__STATED EXERCISE__.
The data below holds the lines to copy: everything from the line containing "clamp_frame();" to the line containing "if obj.type not", both ends included, set down exactly.
— Begin RECORDS SUPPLIED —
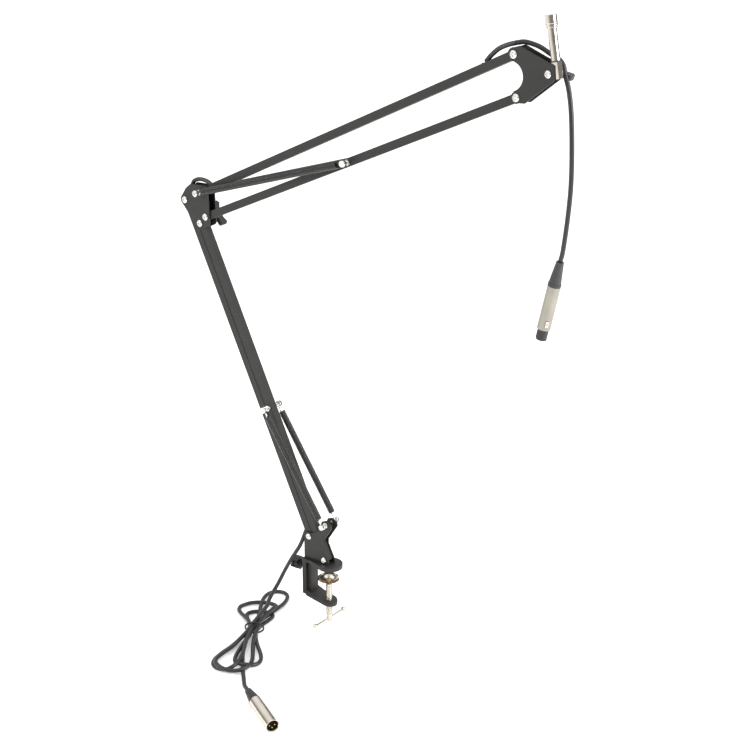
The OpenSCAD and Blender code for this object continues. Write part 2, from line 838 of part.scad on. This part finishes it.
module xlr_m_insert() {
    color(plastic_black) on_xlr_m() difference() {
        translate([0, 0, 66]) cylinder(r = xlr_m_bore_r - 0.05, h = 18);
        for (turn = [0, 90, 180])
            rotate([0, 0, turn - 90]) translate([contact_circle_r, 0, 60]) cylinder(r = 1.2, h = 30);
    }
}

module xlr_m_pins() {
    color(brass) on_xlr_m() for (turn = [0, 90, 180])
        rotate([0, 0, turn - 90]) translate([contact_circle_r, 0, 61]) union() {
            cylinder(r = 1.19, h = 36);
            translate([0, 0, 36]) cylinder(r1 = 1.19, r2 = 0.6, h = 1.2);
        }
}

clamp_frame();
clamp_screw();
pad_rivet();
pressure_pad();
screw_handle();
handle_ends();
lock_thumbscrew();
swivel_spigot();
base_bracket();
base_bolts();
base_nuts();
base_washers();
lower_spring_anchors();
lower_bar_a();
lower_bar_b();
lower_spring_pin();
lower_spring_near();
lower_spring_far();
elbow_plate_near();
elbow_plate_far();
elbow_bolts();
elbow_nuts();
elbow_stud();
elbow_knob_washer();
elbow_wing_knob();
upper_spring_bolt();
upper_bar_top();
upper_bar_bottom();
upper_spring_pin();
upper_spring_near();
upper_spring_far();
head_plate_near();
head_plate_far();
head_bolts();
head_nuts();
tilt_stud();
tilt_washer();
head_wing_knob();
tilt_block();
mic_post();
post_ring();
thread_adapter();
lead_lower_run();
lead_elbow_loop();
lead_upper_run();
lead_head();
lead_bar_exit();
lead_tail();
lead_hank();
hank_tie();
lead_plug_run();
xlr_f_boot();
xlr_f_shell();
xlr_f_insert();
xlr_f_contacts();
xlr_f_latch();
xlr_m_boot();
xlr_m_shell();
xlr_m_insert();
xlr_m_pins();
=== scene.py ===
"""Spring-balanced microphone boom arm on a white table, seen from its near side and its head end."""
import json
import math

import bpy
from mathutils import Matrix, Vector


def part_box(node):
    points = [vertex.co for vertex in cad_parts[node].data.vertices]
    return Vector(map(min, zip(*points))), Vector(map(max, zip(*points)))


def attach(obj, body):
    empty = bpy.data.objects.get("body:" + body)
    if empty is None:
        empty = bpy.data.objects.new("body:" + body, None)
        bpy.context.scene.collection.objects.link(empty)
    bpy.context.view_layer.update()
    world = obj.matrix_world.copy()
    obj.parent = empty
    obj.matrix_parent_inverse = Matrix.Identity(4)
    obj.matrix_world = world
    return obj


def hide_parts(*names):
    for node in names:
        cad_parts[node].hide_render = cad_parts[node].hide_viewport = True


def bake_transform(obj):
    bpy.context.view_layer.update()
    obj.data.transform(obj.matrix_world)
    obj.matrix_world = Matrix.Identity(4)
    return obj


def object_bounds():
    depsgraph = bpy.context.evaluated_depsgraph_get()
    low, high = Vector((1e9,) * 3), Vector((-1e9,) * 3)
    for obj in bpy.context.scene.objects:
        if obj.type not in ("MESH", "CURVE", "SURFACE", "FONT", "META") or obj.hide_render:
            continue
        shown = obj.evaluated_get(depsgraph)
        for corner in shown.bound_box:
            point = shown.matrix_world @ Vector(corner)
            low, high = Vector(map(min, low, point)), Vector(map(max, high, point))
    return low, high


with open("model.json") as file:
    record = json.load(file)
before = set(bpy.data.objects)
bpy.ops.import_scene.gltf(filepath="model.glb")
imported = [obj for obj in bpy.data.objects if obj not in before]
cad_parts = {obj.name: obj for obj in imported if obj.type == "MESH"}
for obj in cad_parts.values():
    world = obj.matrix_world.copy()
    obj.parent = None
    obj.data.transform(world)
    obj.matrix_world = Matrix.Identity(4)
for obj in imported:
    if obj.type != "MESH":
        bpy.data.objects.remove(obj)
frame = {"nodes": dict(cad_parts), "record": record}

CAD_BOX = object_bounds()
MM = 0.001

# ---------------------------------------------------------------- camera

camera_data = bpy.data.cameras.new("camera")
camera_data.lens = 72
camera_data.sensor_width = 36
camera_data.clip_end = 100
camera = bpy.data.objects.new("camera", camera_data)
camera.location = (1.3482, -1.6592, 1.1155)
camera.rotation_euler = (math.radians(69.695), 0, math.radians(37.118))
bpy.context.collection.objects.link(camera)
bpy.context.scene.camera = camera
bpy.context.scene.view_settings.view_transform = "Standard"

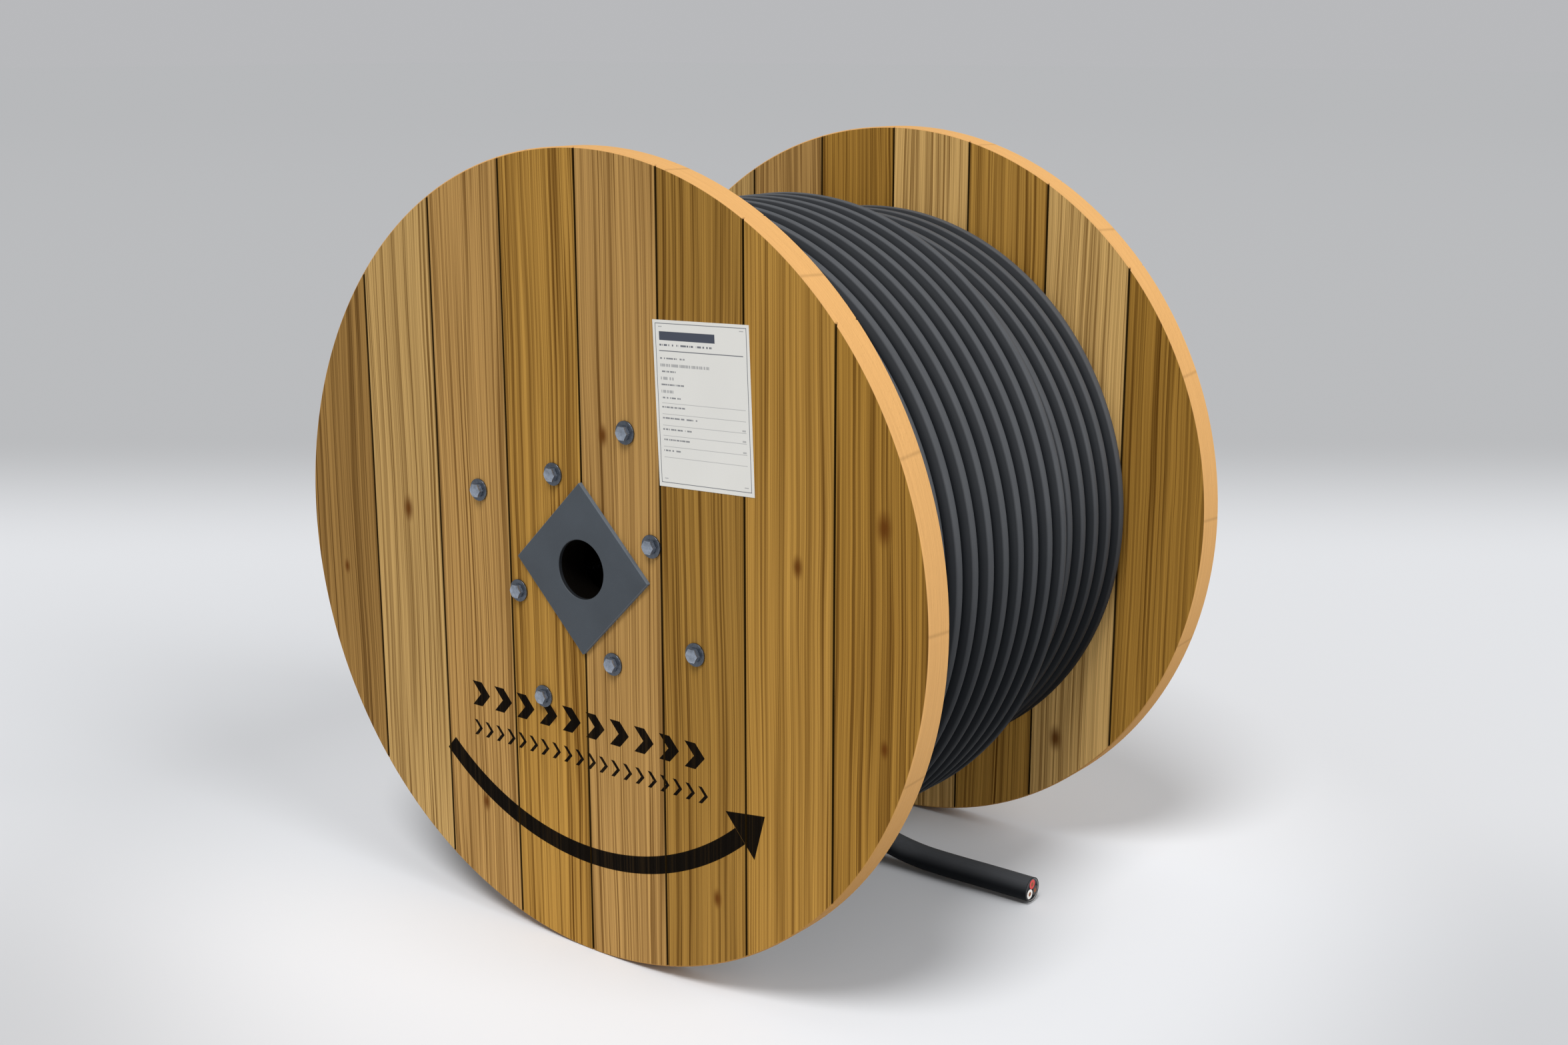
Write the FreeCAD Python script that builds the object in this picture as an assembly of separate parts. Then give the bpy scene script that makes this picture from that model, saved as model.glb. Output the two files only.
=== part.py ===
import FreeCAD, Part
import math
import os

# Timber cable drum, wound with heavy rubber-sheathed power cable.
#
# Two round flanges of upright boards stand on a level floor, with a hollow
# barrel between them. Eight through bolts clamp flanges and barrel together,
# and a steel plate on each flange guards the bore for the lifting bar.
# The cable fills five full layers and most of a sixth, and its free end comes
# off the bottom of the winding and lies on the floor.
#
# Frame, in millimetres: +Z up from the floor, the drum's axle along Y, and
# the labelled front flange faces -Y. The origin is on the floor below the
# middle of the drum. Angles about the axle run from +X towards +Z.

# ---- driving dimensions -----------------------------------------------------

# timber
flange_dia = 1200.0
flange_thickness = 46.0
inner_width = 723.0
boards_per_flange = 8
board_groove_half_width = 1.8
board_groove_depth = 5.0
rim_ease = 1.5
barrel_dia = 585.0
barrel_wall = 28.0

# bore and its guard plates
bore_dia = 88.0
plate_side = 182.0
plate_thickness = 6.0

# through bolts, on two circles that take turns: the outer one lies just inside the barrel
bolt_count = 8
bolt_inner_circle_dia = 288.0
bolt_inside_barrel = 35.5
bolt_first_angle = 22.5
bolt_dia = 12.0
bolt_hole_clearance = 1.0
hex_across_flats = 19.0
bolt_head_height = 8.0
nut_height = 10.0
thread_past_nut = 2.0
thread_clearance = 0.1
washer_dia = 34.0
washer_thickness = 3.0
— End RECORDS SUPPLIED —
__SOLUTION FOR THIS TASK__.
clamp_frame();
clamp_screw();
pad_rivet();
pressure_pad();
screw_handle();
handle_ends();
lock_thumbscrew();
swivel_spigot();
base_bracket();
base_bolts();
base_nuts();
base_washers();
lower_spring_anchors();
lower_bar_a();
lower_bar_b();
lower_spring_pin();
lower_spring_near();
lower_spring_far();
elbow_plate_near();
elbow_plate_far();
elbow_bolts();
elbow_nuts();
elbow_stud();
elbow_knob_washer();
elbow_wing_knob();
upper_spring_bolt();
upper_bar_top();
upper_bar_bottom();
upper_spring_pin();
upper_spring_near();
upper_spring_far();
head_plate_near();
head_plate_far();
head_bolts();
head_nuts();
tilt_stud();
tilt_washer();
head_wing_knob();
tilt_block();
mic_post();
post_ring();
thread_adapter();
lead_lower_run();
lead_elbow_loop();
lead_upper_run();
lead_head();
lead_bar_exit();
lead_tail();
lead_hank();
hank_tie();
lead_plug_run();
xlr_f_boot();
xlr_f_shell();
xlr_f_insert();
xlr_f_contacts();
xlr_f_latch();
xlr_m_boot();
xlr_m_shell();
xlr_m_insert();
xlr_m_pins();
=== scene.py ===
"""Spring-balanced microphone boom arm on a white table, seen from its near side and its head end."""
import json
import math

import bpy
from mathutils import Matrix, Vector


def part_box(node):
    points = [vertex.co for vertex in cad_parts[node].data.vertices]
    return Vector(map(min, zip(*points))), Vector(map(max, zip(*points)))


def attach(obj, body):
    empty = bpy.data.objects.get("body:" + body)
    if empty is None:
        empty = bpy.data.objects.new("body:" + body, None)
        bpy.context.scene.collection.objects.link(empty)
    bpy.context.view_layer.update()
    world = obj.matrix_world.copy()
    obj.parent = empty
    obj.matrix_parent_inverse = Matrix.Identity(4)
    obj.matrix_world = world
    return obj


def hide_parts(*names):
    for node in names:
        cad_parts[node].hide_render = cad_parts[node].hide_viewport = True


def bake_transform(obj):
    bpy.context.view_layer.update()
    obj.data.transform(obj.matrix_world)
    obj.matrix_world = Matrix.Identity(4)
    return obj


def object_bounds():
    depsgraph = bpy.context.evaluated_depsgraph_get()
    low, high = Vector((1e9,) * 3), Vector((-1e9,) * 3)
    for obj in bpy.context.scene.objects:
        if obj.type not in ("MESH", "CURVE", "SURFACE", "FONT", "META") or obj.hide_render:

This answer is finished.